Grenache, also known as Garnacha, is typically the lightest of the three grape varieties; it can contribute higher alcohol to the blend, and typically offers characteristics of raspberry, and sometimes candied red fruit. Syrah or Shiraz tends to be heavier, more structured, and more savory. Syrah also adds darker fruit notes, like blueberry and plum and sometimes even black olive. Mourvèdre—also widely known as Monastrell in Spain and used to be known as Mataro in California and Australia—offers intense color and high tannins as well as dark fruits, and often tends to be meatier then Syrah, with more herbal and sometimes floral aromas. Results vary, of course, depending where the grapes are cultivated.

Within the “holy” GSM trinity, winemakers can make wildly distinctive wines by, in part, varying the percentage of each grape variety used in the final blend. Want a lighter GSM wine? Increase the Grenache percentage. Want a more bold and robust wine? Increase the Syrah content. Grenache tends to be the predominant grape in most GSM blends, but not necessarily. Indeed, in Australia Shiraz tends enjoy a larger percentage.

There are lots of great kosher expressions of the GSM blend, especially from France, CA, and Israel.

Q: Besides Irish Coffee, what’s a good Irish whiskey-based cocktail?

A: Consider the Irish Rose cocktail. It is basically an Irish whiskey version of the old Jack Rose cocktail (which is applejack, lime juice, and grenadine), and changed to the Daisy category by being topped off with a little sparkling water. The Irish Rose cocktail was first introduced – so far as I am aware – by one “Honest Jake” Didier (1865-1945), a New York bartender whose pocket bartending guide was popular in the very early twentieth century and went through numerous editions. In the fifth edition he included this drink. Here is the version I’ve come to enjoy most (courtesy of cocktail guru Dave Wondrich):

Irish Rose

2 oz Irish whiskey, preferably pure pot still (such as Green Spot) or single malt (such as Bushmills 10-Year-Old)

1/2 oz Freshly-squeezed lime juice

2 tsp Raspberry syrup or grenadine (the commercial stuff is fine here)

1/2 oz Sparkling water


Add all the ingredients, except the sparkling water, to a shaker and fill with ice.

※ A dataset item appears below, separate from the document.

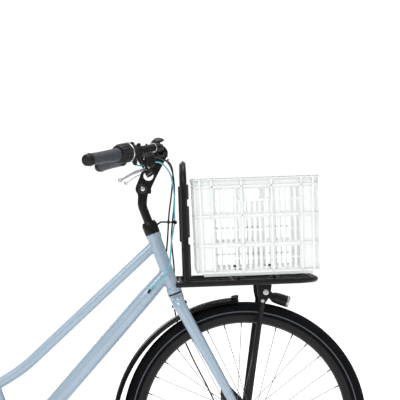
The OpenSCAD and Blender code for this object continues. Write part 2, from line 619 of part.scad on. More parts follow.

Shake well and strain into a chilled cocktail glass, then top with the sparkling water—this helps it give a little prickle. Makes for a mighty pleasing and refreshing libation.

Q: What’s good this week?

A: The GSM question prompts me to recommend two great but wildly different GSM blend wines that I recently enjoyed.

Shirah, Geshem (Central Coast, CA), 2014 ($45): This is a medium-bodied yet lush and somewhat intense blend of 68% Grenache, 7% Syrah, and 25% Mourvèdre. The name is playful in that GeSheM is the three letter Hebrew word for rain—Gimmel-Shin-Mem, and so is here also an allusion to its GSM blend. This is rich and jammy, and practically bursting forth with ripe red and dark berry fruit notes; with air and time the fruit becomes a bit more stewed and compote in character, giving a somewhat unexpected but not unwelcome Falstaffian note. While not especially graceful, this is not particularly clunky either, and remains complex and tasty enough to sustain interest and offer joy from first sip to last. Drink now and serve slightly chilled.

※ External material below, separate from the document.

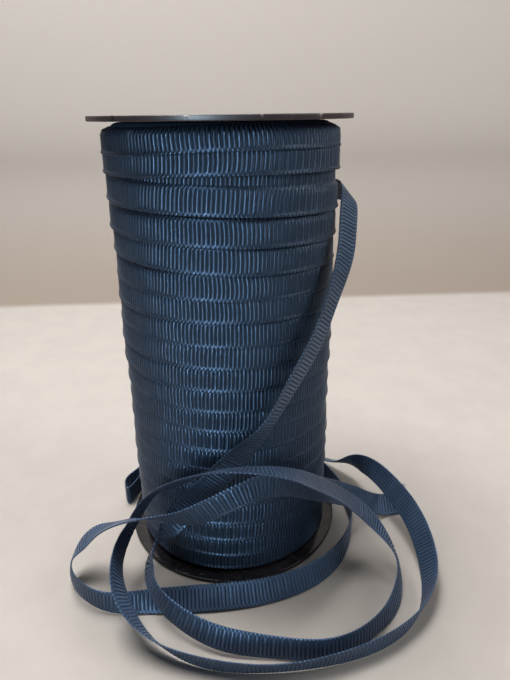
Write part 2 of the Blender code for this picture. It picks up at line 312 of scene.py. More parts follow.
def grosgrain_material(colours, name="grosgrain ribbon", painted_light=1.0):
    """Close warp threads over thick wefts: lit ribs, grooves darkened with painted shade, fine threads along
    the ribbon.

    The piece's own attributes place them: ridge is the rib's rise from 0 to 1, along counts the ribs,
    and across goes from 0 to 1 between the selvedges.
    """
    nodes = Nodes(name)
    place = nodes.add("ShaderNodeTexCoord").outputs["Object"]
    ridge = nodes.attribute("ridge")
    along = nodes.attribute("along")
    across = nodes.attribute("across")
    patches = nodes.noise(place, 190.0, 3.0, 0.6)
    specks = nodes.noise(place, 2600.0, 2.0, 0.6)
    # Painted light: the colours are scaled by the third argument, which is above 1 for the loose end.
    rib = opaque(colours.rib, 3 * (painted_light,))
    deep_rib = opaque(colours.rib, 3 * (DEEP_SHARE * painted_light,))
    shaded_groove = opaque(colours.shaded_groove, 3 * (painted_light,))
    toned_rib = nodes.mix(nodes.between(patches, 0.35, 0.68), deep_rib, rib)
    dusty_rib = nodes.mix(nodes.between(specks, 0.60, 0.78), toned_rib, DUSTY_RIB)
    # Painted shade: where the cloth sinks between the ribs it takes the much darker groove colour.
    colour = nodes.mix(nodes.between(ridge, 0.10, 0.85), shaded_groove, dusty_rib)
    threads = nodes.math("SINE", nodes.math("MULTIPLY", across, math.tau * WARP_THREADS))
    parity = nodes.math("SINE", nodes.math("MULTIPLY", along, math.pi))
    tightness = nodes.math("ADD", nodes.math("MULTIPLY", parity, 0.4), 1.0)
    weave = nodes.math("MULTIPLY", threads, tightness)
    fluff = nodes.math("ADD", nodes.math("MULTIPLY", weave, 0.5), nodes.math("MULTIPLY", specks, 0.9))
    # A rib's crest is smooth and catches the light, and its flanks and the grooves are matt.
    crest = nodes.math("MULTIPLY", nodes.between(ridge, 0.28, 0.72), 0.60)
    matt = nodes.math("SUBTRACT", 0.82, crest)
    rough = nodes.math("ADD", nodes.math("MULTIPLY", specks, 0.16), matt)
    return nodes.finish(
        {
            "Base Color": colour,
            "Roughness": rough,
            "Normal": nodes.bump(fluff, 0.35, 0.00005),
        },
        Specular_IOR_Level=0.55,
        Specular_Tint=(0.45, 0.68, 1.0, 1.0),
        Sheen_Weight=0.06,
        Sheen_Roughness=0.45,
        Sheen_Tint=(0.60, 0.70, 1.0, 1.0),
    )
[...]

Kishor Vineyard, Kishor, GSM, 2016 ($28): This is a delicious light-to-medium bodied Israeli blend exhibiting a rich and herbal bouquet of wild dark fruits and a lovely, clean palate of cherry, raspberry, black currant, a little spice, and dollops of dark chocolate; there is also some very subtle but much welcome smoke. Well balanced with good acidity, nicely integrated tannins, and a pleasing, refreshing, flesh-craving finish. Fabulous now, and should remain so over the next 2-3 years. L’Chaim!